### Raw data:
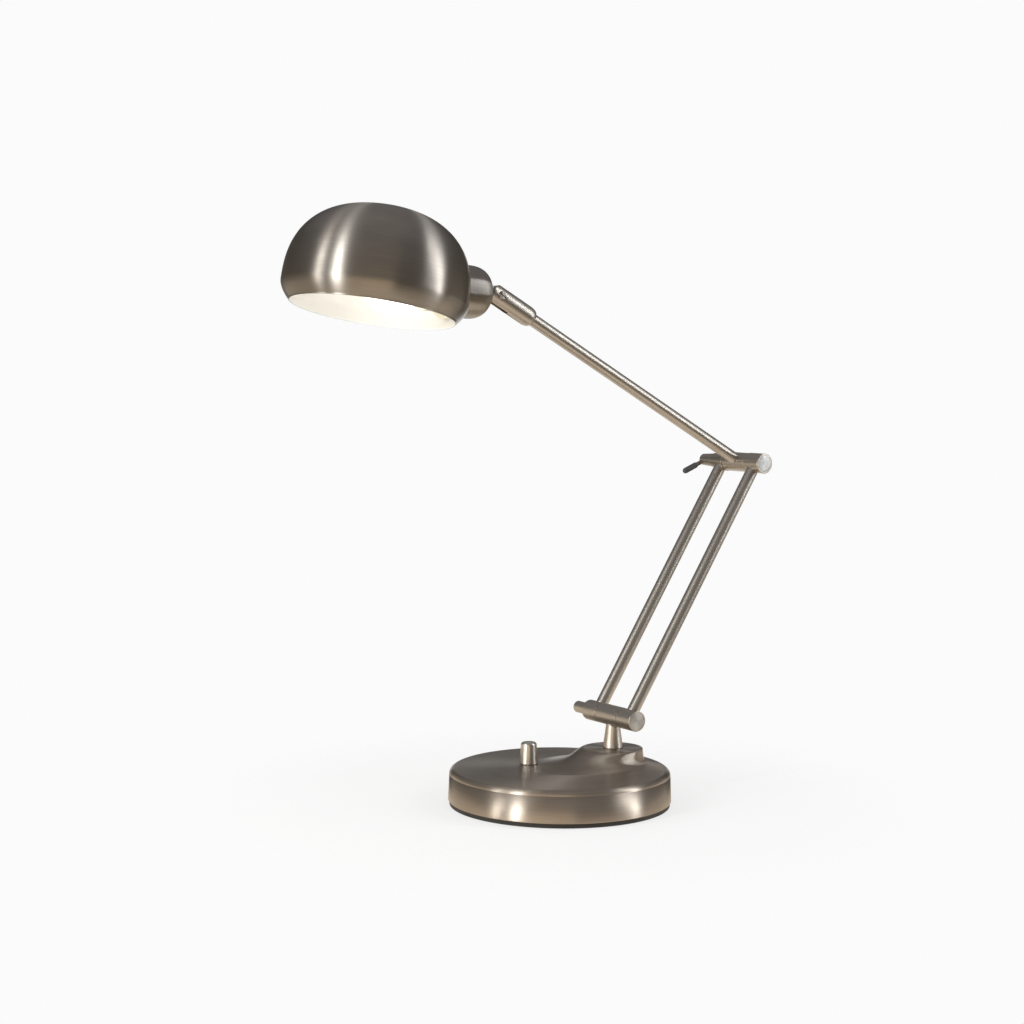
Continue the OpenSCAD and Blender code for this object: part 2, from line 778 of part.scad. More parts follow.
// ---- Head ----

// Tongue between the tines, its collar, and the hollow stud that enters the cup
module tongue() {
  color(steel) along_cup() difference() {
    union() {
      y_cylinder(tongue_r, -tongue_t / 2, tongue_t / 2);
      translate([-collar_start - 0.5, -tongue_t / 2, -tongue_r / 2 - 1])
        cube([collar_start + 0.5, tongue_t, tongue_r + 2]);
      u_cylinder(collar_d / 2, collar_start, cup_start);
      u_cylinder(stud_r, cup_start - 1, cup_start + stud_l);
    }
    y_cylinder(pin_r + run_gap, -tongue_t, tongue_t);
    u_cylinder(tongue_t / 2 - 0.8, pin_r + 1.5, cup_start + stud_l + 1);
  }
}

// Nut on the stud inside the cup
module tongue_nut() {
  start = cup_start + cup_wall + cup_floor_rise;
  color(steel) along_cup() difference() {
    translate([-start, 0, 0]) rotate([0, -90, 0]) cylinder(r = tongue_nut_r, h = tongue_nut_h, $fn = 6);
    u_cylinder(stud_r + fit_gap, start - 1, start + tongue_nut_h + 1);
  }
}

// Outline of the round end of the cup: a flat-nosed curve of the given radius and length
function cup_outline(r, start, length) =
  [for (i = [0:cup_steps]) let (a = 90 * i / cup_steps)
    [r * pow(sin(a), 2 / cup_power), start + length * (1 - pow(cos(a), 2 / cup_power))]];

// Spun cup around the lampholder, its mouth shaped to the side of the shade
module cup() {
  color(nickel) difference() {
    along_cup() difference() {
      u_turned(concat(cup_outline(cup_r, cup_start, cup_round), [[cup_r, cup_front], [0, cup_front]]));
      u_turned(concat(cup_outline(cup_r - cup_wall, cup_start + cup_wall, cup_round),
        [[cup_r - cup_wall, cup_front + 1], [0, cup_front + 1]]));
      u_cylinder(stud_r + fit_gap, cup_start - 1, cup_start + cup_wall + 1);
    }
    at_shade() rotate_extrude() polygon(concat([[0, -rim_drop]], shade_side(0), [[0, shade_h]]));
  }
}

// Lampholder with its screw shell, clamped between the stud and the shade ring
module lampholder() {
  color(white) along_cup() difference() {
    u_turned([[0, holder_start], [holder_rear_r, holder_start],
      [holder_r, holder_start + holder_taper], [holder_r, holder_end], [0, holder_end]]);
    u_cylinder(holder_mouth_r, holder_start + holder_rear_t, holder_end + 1);
    u_cylinder(contact_r + fit_gap, holder_start + holder_rear_t - 2, holder_end);
    u_cylinder(stud_r + fit_gap, holder_start - 1, holder_start + stud_bite);
  }
}

// Brass contact at the bottom of the lampholder
module centre_contact() {
  start = holder_start + holder_rear_t;
  color(copper) along_cup() u_cylinder(contact_r, start - 2, start + contact_h);
}

// Screw cap of the bulb, a thin shell
module bulb_cap() {
  start = bulb_cap_start;
  inner_r = bulb_cap_r - bulb_cap_wall;
  color(steel) along_cup() u_turned([
    [0, start], [bulb_tip_r, start], [bulb_cap_r - 1, start + 4], [bulb_cap_r, start + 5],
    [bulb_cap_r, bulb_cap_end], [inner_r, bulb_cap_end], [inner_r, start + 5.4],
    [bulb_tip_r - 0.4, start + bulb_cap_wall], [0, start + bulb_cap_wall]]);
}

// Round glass of the bulb, hollow, closed at the screw cap
module bulb_glass() {
  neck_angle = asin(bulb_neck_r / bulb_r);
  color(white) along_cup() u_turned(concat(
    [[0, bulb_cap_end], [bulb_neck_r, bulb_cap_end]],
    arc(0, bulb_u, bulb_r, -90 + neck_angle, 90, 20),
    arc(0, bulb_u, bulb_r - bulb_wall, 90, -90 + neck_angle + 3, 20),
    [[bulb_neck_r - bulb_wall, bulb_cap_end + 1], [0, bulb_cap_end + 1]]));
}

// Side of the dome as [radius, height], moved in by a wall thickness, from the rim to the top
function shade_side(inset) = concat(
  [for (i = [0:rim_steps - 1]) let (t = 1 - i / rim_steps)
    [shade_r - (shade_r - rim_r) * pow(t, rim_power) - inset, -rim_drop * t]],
  [for (i = [0:shade_steps - 1]) let (a = 90 * i / shade_steps)
    [(shade_r - inset) * pow(cos(a), 2 / shade_power), (shade_h - inset) * pow(sin(a), 2 / shade_power)]]);

// Spun dome, open below, with a round hole in its side for the lampholder
module shade() {
  inner = shade_side(shade_wall);
  color(nickel) difference() {
    at_shade() rotate_extrude() polygon(concat(
      shade_side(0), [[0, shade_h], [0, shade_h - shade_wall]],
      [for (i = [len(inner) - 1:-1:0]) inner[i]]));
    along_cup() u_cylinder(shade_hole_r, cup_start, shade_u - holder_r);
  }
}

// Ring screwed on the lampholder inside the shade
module shade_ring() {
  color(white) along_cup() difference() {
    u_cylinder(ring_r, ring_start, ring_start + ring_t);
    u_cylinder(holder_r + fit_gap, ring_start - 1, ring_start + ring_t + 1);
  }
}

base_cover();
bottom_plate();
ballast();
foot_pad();
base_screws();
cord_bush();
dimmer_box();
dimmer_nut();
dimmer_spindle();
dimmer_knob();
post();
swivel_tube();
swivel_washer();
swivel_nut();
lower_middle_hub();
lower_near_hub();
lower_far_hub();
lower_washers();
lower_axle();
lower_end_cap();
lower_round_nut();
near_rod();
far_rod();
rod_lead();
upper_near_hub();
upper_far_hub();
elbow_washers();
elbow_axle();
upper_end_cap();
clamp_hub();
lever_stem();
lever_grip();
elbow_middle_hub();
upper_arm();
arm_lead();
fork();
fork_washers();
pivot_pin();
pivot_nut();
tongue();
tongue_nut();
cup();
lampholder();
centre_contact();
bulb_cap();
bulb_glass();
shade();
shade_ring();
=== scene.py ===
from math import radians

import bmesh
import bpy
import numpy as np
from mathutils import Matrix, Vector


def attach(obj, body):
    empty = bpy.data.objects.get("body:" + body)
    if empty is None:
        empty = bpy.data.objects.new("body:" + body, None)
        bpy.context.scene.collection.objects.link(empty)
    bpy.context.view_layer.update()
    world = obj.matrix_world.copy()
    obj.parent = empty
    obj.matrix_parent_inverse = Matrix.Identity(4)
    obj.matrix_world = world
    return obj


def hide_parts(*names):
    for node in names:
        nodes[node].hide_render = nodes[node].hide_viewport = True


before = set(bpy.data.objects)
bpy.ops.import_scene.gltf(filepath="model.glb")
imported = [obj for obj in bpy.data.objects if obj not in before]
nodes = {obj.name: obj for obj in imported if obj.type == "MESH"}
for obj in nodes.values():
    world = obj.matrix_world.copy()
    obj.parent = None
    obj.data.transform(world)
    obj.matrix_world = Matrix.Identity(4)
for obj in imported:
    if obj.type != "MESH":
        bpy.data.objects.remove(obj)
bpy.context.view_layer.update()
MM = 0.001


# ---- Base cover ----
# A pressed steel shell, nickel plated and brushed round its axis. A round flat boss
# rises from its top in a long soft flare, with the hole for the post's tube in it.

def wrapped(name, points, place=Matrix(), loop=False):
    """A surface on a grid: points[row, column] in millimetres, the columns joined round
    to the first. A first or last row drawn to one point becomes a pole; with loop the
    last row joins the first. UV u is the mean length along the rows, v the turn."""
    points = np.asarray(points, float)
    rows, columns = points.shape[:2]
    flat = points.reshape(-1, 3) * MM
    matrix = np.array(place)
    flat = flat @ matrix[:3, :3].T + matrix[:3, 3]
    index = np.arange(rows * columns).reshape(rows, columns)
    steps = np.linalg.norm(np.diff(points, axis=0), axis=2).mean(1) * MM
    along = np.concatenate([[0], np.cumsum(steps)])
    if loop:
        last = np.linalg.norm(points[0] - points[-1], axis=1).mean() * MM
        index = np.vstack([index, index[:1]])
        along = np.append(along, along[-1] + last)
    index = np.hstack([index, index[:, :1]])
    turn = np.linspace(0, 1, columns + 1)
    low_pole = not loop and np.ptp(points[0], axis=0).max() < 1e-6
    high_pole = not loop and np.ptp(points[-1], axis=0).max() < 1e-6
    body = slice(1 if low_pole else 0, -1 if high_pole else None)
    i = index[body]
    s = np.broadcast_to(along[:, None], index.shape)[body]
    t = np.broadcast_to(turn, index.shape)[body]
    low, high = slice(None, -1), slice(1, None)
    corners = ((low, low), (low, high), (high, high), (high, low))
    quads = np.stack([i[at] for at in corners], -1).reshape(-1, 4)
    spread = np.stack([s, t], -1)
    uv = [np.stack([spread[at] for at in corners], 2).reshape(-1, 2)]
    faces = quads.tolist()
    middle = (turn[:-1] + turn[1:]) / 2
    poles = [(0, 1, high, low)] * low_pole + [(-1, -2, low, high)] * high_pole
    for pole, beside, one, other in poles:
        tips = np.full(columns, index[pole, 0])
        faces += np.stack([tips, index[beside][one], index[beside][other]], -1).tolist()
        uv.append(np.stack([
            np.stack([np.full(columns, along[pole]), middle], -1),
            np.stack([np.full(columns, along[beside]), turn[one]], -1),
            np.stack([np.full(columns, along[beside]), turn[other]], -1)], 1).reshape(-1, 2))
    ends = [] if loop else [index[0, 0], index[-1, 0]]
    used = np.unique(np.append(quads, ends)).astype(int)
    lookup = np.zeros(rows * columns, int)
    lookup[used] = np.arange(len(used))
    mesh = bpy.data.meshes.new(name)
    mesh.from_pydata(flat[used].tolist(), [], [[int(lookup[k]) for k in f] for f in faces])
    layer = mesh.uv_layers.new(name="brush")
    layer.data.foreach_set("uv", np.concatenate(uv).ravel())
    mesh.shade_smooth()
    piece = bpy.data.objects.new(name, mesh)
    bpy.context.scene.collection.objects.link(piece)
    return piece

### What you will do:
Every line from the one containing "base_cover();" through the one containing "before = set(bpy.data.objects)" is to be given again exactly, both ends included, and no line outside that range.

### The completed task:
base_cover();
bottom_plate();
ballast();
foot_pad();
base_screws();
cord_bush();
dimmer_box();
dimmer_nut();
dimmer_spindle();
dimmer_knob();
post();
swivel_tube();
swivel_washer();
swivel_nut();
lower_middle_hub();
lower_near_hub();
lower_far_hub();
lower_washers();
lower_axle();
lower_end_cap();
lower_round_nut();
near_rod();
far_rod();
rod_lead();
upper_near_hub();
upper_far_hub();
elbow_washers();
elbow_axle();
upper_end_cap();
clamp_hub();
lever_stem();
lever_grip();
elbow_middle_hub();
upper_arm();
arm_lead();
fork();
fork_washers();
pivot_pin();
pivot_nut();
tongue();
tongue_nut();
cup();
lampholder();
centre_contact();
bulb_cap();
bulb_glass();
shade();
shade_ring();
=== scene.py ===
from math import radians

import bmesh
import bpy
import numpy as np
from mathutils import Matrix, Vector


def attach(obj, body):
    empty = bpy.data.objects.get("body:" + body)
    if empty is None:
        empty = bpy.data.objects.new("body:" + body, None)
        bpy.context.scene.collection.objects.link(empty)
    bpy.context.view_layer.update()
    world = obj.matrix_world.copy()
    obj.parent = empty
    obj.matrix_parent_inverse = Matrix.Identity(4)
    obj.matrix_world = world
    return obj


def hide_parts(*names):
    for node in names:
        nodes[node].hide_render = nodes[node].hide_viewport = True


before = set(bpy.data.objects)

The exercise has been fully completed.